- [WHAT YOU WILL DO]: Begin with the line that contains "for thing in" and continue down through the line that contains "before = set(bpy.data.objects)"; reproduce those lines exactly and only those.

Begin

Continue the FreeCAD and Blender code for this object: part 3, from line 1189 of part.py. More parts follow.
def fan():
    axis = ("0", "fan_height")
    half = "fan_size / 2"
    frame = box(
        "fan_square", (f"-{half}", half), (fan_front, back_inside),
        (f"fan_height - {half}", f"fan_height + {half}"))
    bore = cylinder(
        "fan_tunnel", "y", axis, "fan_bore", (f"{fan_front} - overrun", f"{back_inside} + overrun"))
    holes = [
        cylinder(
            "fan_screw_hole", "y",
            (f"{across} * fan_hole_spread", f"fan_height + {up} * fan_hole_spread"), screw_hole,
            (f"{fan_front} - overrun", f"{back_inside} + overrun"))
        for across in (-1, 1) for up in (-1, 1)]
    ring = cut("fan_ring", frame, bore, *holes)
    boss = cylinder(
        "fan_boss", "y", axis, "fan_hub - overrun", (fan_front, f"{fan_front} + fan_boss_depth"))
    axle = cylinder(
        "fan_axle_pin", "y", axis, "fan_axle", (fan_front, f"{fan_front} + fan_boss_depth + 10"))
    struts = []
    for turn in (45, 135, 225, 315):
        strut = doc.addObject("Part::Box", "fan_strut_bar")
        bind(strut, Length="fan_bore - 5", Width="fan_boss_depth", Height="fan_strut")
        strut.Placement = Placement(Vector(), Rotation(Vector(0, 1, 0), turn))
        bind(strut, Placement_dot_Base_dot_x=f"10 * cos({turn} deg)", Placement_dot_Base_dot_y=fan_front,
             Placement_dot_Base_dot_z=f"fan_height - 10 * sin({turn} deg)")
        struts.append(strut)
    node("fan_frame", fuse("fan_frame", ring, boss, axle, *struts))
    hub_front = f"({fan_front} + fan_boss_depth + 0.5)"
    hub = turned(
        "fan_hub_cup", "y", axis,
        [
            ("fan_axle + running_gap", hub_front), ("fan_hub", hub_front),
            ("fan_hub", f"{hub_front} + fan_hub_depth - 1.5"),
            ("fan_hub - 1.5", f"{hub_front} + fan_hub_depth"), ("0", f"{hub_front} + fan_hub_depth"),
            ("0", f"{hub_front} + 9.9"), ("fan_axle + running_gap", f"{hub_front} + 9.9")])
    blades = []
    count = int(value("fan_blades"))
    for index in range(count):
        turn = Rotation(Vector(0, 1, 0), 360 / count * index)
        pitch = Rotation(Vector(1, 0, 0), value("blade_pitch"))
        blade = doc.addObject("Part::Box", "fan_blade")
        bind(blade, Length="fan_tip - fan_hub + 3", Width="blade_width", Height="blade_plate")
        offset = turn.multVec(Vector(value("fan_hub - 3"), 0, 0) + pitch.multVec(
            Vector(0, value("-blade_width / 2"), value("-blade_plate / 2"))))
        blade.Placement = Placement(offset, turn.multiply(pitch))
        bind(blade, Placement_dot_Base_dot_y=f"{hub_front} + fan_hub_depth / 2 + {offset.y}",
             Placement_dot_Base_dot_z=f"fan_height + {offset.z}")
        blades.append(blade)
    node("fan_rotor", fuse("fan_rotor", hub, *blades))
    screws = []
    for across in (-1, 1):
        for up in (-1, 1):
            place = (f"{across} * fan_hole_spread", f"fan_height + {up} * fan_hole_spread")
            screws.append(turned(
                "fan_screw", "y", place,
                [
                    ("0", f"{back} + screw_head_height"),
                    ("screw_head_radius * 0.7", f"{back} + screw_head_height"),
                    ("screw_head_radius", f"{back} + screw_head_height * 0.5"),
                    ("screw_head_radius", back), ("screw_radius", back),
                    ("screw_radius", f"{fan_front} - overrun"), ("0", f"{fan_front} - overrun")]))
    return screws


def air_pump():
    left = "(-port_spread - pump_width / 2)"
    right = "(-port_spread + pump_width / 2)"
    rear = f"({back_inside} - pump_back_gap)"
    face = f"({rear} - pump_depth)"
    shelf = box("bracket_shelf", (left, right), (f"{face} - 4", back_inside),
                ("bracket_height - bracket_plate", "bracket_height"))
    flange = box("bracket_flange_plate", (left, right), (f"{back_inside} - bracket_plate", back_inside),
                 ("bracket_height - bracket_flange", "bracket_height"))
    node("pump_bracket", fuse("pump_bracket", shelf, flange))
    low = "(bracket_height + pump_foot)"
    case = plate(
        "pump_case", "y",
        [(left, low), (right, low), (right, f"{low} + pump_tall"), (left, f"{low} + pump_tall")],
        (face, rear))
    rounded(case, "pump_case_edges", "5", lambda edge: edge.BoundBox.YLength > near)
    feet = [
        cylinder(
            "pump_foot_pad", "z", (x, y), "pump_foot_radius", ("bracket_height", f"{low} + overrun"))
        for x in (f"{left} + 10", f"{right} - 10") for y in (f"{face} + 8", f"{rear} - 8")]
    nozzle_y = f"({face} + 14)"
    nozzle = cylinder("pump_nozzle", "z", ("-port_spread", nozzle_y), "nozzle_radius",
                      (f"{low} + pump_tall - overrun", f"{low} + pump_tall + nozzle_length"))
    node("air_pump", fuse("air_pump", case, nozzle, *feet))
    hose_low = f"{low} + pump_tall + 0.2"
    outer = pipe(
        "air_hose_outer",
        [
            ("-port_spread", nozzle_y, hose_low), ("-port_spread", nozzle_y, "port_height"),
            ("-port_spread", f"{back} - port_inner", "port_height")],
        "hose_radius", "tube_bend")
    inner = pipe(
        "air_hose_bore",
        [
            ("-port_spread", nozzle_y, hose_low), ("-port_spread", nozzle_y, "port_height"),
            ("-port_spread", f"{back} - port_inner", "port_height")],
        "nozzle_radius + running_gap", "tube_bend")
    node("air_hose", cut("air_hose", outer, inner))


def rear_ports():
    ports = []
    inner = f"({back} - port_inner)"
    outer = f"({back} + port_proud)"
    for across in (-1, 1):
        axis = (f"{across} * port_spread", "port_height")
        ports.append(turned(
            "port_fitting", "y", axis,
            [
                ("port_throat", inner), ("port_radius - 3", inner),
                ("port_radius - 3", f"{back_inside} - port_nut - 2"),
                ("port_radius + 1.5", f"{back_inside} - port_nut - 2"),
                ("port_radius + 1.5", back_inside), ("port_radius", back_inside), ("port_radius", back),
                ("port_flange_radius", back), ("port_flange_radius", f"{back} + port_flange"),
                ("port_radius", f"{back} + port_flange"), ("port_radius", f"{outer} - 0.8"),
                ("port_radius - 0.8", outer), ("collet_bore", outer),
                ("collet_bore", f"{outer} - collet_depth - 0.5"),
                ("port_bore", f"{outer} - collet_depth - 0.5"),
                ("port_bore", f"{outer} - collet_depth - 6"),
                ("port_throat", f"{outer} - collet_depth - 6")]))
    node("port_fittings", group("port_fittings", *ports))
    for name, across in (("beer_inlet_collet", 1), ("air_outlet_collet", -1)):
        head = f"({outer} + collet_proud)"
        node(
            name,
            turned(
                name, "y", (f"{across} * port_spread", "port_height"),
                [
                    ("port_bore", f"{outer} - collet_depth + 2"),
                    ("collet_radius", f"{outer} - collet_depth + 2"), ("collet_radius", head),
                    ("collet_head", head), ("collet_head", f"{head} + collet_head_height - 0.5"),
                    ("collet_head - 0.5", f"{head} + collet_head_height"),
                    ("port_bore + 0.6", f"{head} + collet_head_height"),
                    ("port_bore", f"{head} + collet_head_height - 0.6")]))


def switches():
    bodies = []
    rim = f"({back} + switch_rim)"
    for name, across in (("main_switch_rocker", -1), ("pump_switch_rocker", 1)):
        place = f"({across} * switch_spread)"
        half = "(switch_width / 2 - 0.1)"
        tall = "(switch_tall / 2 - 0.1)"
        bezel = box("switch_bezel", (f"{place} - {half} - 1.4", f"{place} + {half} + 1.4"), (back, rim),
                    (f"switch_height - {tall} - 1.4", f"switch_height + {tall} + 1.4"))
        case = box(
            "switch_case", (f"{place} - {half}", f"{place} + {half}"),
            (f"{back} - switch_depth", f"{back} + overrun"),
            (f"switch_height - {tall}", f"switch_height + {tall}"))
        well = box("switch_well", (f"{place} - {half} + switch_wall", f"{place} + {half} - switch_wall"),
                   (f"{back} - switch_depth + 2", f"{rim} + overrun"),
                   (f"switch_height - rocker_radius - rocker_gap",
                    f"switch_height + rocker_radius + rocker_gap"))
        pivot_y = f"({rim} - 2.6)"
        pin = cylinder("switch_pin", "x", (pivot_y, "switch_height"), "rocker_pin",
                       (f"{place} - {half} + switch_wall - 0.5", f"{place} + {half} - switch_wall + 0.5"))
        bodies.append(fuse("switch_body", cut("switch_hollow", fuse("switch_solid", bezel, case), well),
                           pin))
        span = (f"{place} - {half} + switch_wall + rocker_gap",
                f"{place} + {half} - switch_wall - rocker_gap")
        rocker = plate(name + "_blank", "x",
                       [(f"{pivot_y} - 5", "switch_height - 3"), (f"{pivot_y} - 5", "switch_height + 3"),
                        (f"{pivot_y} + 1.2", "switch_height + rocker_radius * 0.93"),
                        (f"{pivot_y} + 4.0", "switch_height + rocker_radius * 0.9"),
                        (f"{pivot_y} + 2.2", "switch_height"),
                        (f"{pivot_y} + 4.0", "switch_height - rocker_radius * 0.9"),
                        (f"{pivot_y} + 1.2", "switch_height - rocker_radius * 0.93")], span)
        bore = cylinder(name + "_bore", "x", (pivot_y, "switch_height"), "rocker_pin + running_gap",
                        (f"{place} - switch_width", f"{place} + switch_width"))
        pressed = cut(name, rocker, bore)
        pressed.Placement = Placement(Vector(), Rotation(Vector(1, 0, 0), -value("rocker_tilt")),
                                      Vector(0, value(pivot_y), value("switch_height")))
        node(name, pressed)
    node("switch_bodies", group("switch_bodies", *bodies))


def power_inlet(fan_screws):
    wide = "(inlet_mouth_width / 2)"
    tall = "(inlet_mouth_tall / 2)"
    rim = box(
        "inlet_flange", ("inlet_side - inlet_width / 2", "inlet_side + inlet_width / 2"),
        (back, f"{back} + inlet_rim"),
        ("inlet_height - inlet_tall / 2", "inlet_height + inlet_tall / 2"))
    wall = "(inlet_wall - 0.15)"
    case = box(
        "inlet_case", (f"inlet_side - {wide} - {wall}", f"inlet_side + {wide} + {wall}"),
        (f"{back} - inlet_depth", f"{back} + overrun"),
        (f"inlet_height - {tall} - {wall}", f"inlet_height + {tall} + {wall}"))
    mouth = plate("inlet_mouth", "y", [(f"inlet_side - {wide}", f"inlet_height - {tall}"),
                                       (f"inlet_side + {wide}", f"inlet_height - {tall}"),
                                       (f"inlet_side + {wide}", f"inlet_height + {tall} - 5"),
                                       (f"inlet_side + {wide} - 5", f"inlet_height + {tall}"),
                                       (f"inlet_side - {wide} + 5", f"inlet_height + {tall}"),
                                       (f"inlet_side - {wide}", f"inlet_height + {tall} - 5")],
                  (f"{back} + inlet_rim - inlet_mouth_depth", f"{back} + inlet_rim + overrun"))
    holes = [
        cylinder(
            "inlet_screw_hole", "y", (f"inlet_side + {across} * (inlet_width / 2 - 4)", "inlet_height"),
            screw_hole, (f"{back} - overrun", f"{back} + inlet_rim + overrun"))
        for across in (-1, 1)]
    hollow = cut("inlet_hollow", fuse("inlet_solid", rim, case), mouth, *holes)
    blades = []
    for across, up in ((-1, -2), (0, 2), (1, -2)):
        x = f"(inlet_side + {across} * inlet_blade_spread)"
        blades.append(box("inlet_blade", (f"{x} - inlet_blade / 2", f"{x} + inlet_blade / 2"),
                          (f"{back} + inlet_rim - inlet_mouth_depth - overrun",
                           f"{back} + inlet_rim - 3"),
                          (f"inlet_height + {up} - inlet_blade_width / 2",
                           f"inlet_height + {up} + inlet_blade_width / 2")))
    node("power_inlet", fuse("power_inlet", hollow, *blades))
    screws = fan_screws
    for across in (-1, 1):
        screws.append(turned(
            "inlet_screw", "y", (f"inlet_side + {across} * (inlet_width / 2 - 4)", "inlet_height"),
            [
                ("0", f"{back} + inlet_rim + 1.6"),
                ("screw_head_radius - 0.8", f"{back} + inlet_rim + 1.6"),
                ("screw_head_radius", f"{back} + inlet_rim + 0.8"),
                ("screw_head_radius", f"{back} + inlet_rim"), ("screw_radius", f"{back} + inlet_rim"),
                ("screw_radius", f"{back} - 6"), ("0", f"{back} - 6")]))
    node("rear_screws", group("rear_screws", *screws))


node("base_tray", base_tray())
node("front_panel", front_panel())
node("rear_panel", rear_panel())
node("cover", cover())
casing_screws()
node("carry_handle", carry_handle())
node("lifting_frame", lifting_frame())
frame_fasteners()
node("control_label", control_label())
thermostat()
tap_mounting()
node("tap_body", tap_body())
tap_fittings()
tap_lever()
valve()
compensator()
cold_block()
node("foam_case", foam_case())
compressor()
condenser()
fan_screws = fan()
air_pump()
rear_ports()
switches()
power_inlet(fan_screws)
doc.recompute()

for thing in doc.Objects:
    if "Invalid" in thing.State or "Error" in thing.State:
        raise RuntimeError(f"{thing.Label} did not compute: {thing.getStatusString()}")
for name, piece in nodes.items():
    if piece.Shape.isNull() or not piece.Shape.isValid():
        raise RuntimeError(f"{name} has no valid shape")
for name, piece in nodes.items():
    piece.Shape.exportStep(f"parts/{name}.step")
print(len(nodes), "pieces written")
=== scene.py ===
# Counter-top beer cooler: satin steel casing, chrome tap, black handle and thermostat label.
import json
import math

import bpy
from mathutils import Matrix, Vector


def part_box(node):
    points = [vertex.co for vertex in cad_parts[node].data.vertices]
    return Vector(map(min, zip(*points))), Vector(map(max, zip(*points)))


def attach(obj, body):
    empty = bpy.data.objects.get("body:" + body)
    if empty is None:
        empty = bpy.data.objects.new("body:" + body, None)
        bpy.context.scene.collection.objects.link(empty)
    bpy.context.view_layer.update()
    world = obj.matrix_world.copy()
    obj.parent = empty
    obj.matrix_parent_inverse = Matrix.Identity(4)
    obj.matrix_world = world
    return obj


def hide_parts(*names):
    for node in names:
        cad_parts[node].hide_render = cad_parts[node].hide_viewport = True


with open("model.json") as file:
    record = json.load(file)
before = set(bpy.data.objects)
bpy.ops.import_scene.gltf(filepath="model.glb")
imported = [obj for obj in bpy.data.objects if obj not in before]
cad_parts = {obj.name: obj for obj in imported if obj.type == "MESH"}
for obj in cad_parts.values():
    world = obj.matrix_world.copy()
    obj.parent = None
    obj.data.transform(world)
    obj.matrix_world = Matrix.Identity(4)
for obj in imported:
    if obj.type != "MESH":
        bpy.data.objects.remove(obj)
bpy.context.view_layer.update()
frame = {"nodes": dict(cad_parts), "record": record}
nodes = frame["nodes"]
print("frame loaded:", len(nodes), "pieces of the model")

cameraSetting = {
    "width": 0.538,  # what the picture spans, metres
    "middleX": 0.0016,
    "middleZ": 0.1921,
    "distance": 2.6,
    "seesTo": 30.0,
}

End

- [COMPLETE RESPONSE]:
for thing in doc.Objects:
    if "Invalid" in thing.State or "Error" in thing.State:
        raise RuntimeError(f"{thing.Label} did not compute: {thing.getStatusString()}")
for name, piece in nodes.items():
    if piece.Shape.isNull() or not piece.Shape.isValid():
        raise RuntimeError(f"{name} has no valid shape")
for name, piece in nodes.items():
    piece.Shape.exportStep(f"parts/{name}.step")
print(len(nodes), "pieces written")
=== scene.py ===
# Counter-top beer cooler: satin steel casing, chrome tap, black handle and thermostat label.
import json
import math

import bpy
from mathutils import Matrix, Vector


def part_box(node):
    points = [vertex.co for vertex in cad_parts[node].data.vertices]
    return Vector(map(min, zip(*points))), Vector(map(max, zip(*points)))


def attach(obj, body):
    empty = bpy.data.objects.get("body:" + body)
    if empty is None:
        empty = bpy.data.objects.new("body:" + body, None)
        bpy.context.scene.collection.objects.link(empty)
    bpy.context.view_layer.update()
    world = obj.matrix_world.copy()
    obj.parent = empty
    obj.matrix_parent_inverse = Matrix.Identity(4)
    obj.matrix_world = world
    return obj


def hide_parts(*names):
    for node in names:
        cad_parts[node].hide_render = cad_parts[node].hide_viewport = True


with open("model.json") as file:
    record = json.load(file)
before = set(bpy.data.objects)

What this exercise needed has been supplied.